▶ **Instruction**: Records follow. Select each line holding "picture".

▶ **Listed records**:
:::::
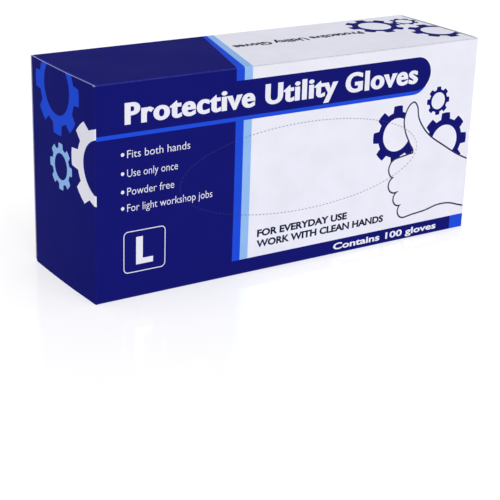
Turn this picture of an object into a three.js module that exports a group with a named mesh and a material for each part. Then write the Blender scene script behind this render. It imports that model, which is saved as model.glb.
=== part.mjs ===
:::::
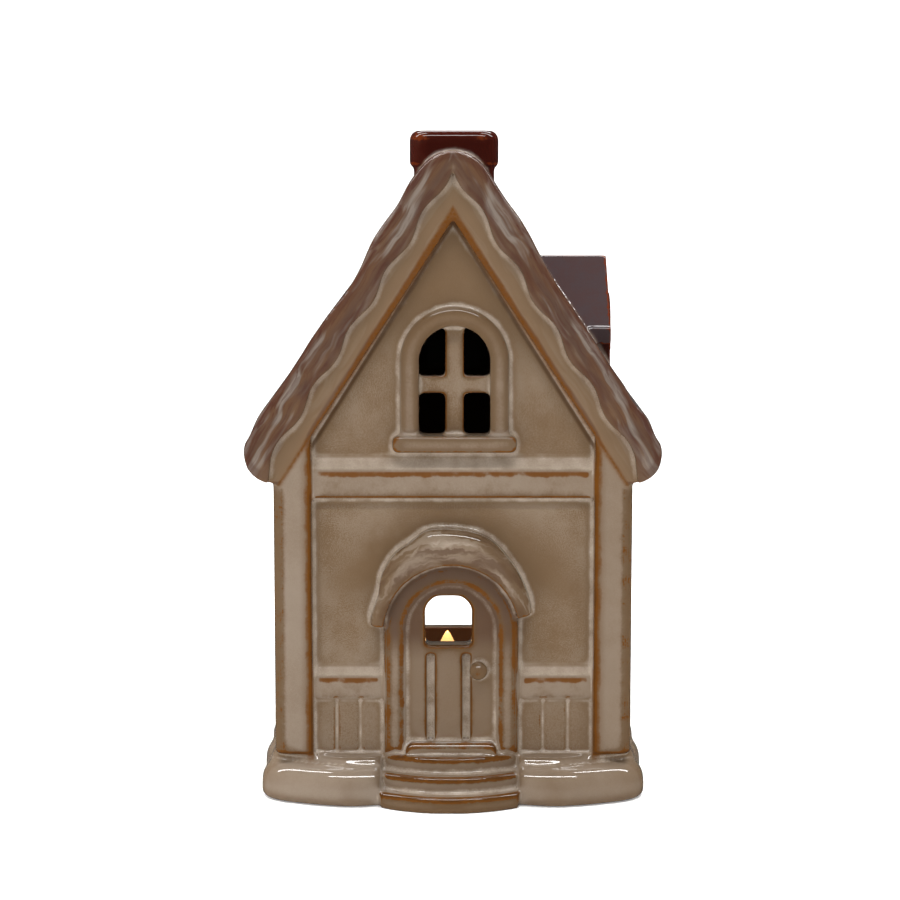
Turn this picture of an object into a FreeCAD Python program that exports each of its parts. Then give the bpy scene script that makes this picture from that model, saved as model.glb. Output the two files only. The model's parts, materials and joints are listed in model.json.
:::::
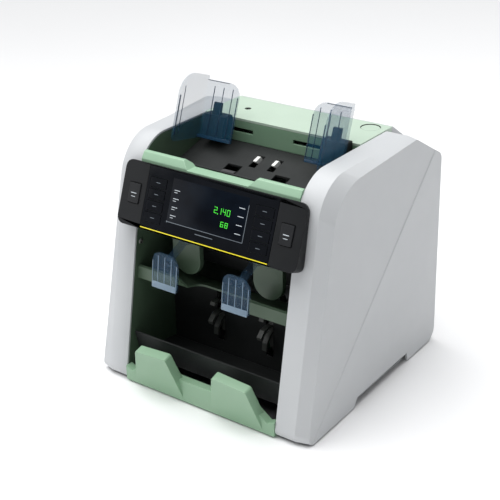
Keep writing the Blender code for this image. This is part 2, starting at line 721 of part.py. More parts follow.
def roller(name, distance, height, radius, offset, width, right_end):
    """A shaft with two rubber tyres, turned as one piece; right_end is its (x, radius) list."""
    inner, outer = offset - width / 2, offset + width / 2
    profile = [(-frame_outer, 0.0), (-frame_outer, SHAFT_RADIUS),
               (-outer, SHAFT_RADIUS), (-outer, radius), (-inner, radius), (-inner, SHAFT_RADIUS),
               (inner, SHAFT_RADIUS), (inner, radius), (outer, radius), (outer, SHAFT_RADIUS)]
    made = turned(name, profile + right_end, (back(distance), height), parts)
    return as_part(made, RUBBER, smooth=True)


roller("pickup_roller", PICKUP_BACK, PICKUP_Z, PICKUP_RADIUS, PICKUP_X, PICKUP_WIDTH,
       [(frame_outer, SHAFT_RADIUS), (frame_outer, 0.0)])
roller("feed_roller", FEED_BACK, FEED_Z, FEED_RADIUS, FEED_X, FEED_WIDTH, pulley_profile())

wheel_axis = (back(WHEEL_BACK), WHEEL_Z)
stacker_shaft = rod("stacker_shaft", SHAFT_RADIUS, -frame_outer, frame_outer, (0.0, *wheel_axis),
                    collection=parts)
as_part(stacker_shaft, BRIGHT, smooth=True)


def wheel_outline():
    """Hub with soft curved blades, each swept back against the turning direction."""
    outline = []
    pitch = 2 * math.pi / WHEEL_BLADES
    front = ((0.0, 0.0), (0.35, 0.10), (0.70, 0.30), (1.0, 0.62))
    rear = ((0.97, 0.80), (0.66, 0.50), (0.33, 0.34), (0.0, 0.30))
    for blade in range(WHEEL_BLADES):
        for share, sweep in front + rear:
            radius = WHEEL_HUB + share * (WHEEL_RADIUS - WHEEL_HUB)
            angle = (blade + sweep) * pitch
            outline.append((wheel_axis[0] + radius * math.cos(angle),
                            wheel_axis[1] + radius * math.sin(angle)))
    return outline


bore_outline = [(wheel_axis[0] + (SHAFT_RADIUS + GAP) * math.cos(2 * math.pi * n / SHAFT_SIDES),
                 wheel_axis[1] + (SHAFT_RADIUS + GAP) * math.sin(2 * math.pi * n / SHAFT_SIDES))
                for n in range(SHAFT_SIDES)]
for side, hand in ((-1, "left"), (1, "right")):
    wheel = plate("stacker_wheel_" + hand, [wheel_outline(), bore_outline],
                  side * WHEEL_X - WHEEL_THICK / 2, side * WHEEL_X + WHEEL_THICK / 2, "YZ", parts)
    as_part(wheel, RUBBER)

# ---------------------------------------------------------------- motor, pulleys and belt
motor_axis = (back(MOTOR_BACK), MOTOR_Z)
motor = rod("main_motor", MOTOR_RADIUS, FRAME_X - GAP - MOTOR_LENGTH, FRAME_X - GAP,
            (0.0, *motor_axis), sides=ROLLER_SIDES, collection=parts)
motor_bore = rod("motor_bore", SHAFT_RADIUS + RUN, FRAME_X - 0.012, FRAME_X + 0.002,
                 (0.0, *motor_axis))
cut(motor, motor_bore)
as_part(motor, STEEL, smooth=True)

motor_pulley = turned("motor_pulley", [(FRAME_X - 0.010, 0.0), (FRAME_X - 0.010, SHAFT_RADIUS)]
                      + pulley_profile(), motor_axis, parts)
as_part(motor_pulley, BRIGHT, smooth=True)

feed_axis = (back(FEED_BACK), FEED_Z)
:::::
▶ **Answer to the problem**:
Turn this picture of an object into a three.js module that exports a group with a named mesh and a material for each part. Then write the Blender scene script behind this render. It imports that model, which is saved as model.glb.
Turn this picture of an object into a FreeCAD Python program that exports each of its parts. Then give the bpy scene script that makes this picture from that model, saved as model.glb. Output the two files only. The model's parts, materials and joints are listed in model.json.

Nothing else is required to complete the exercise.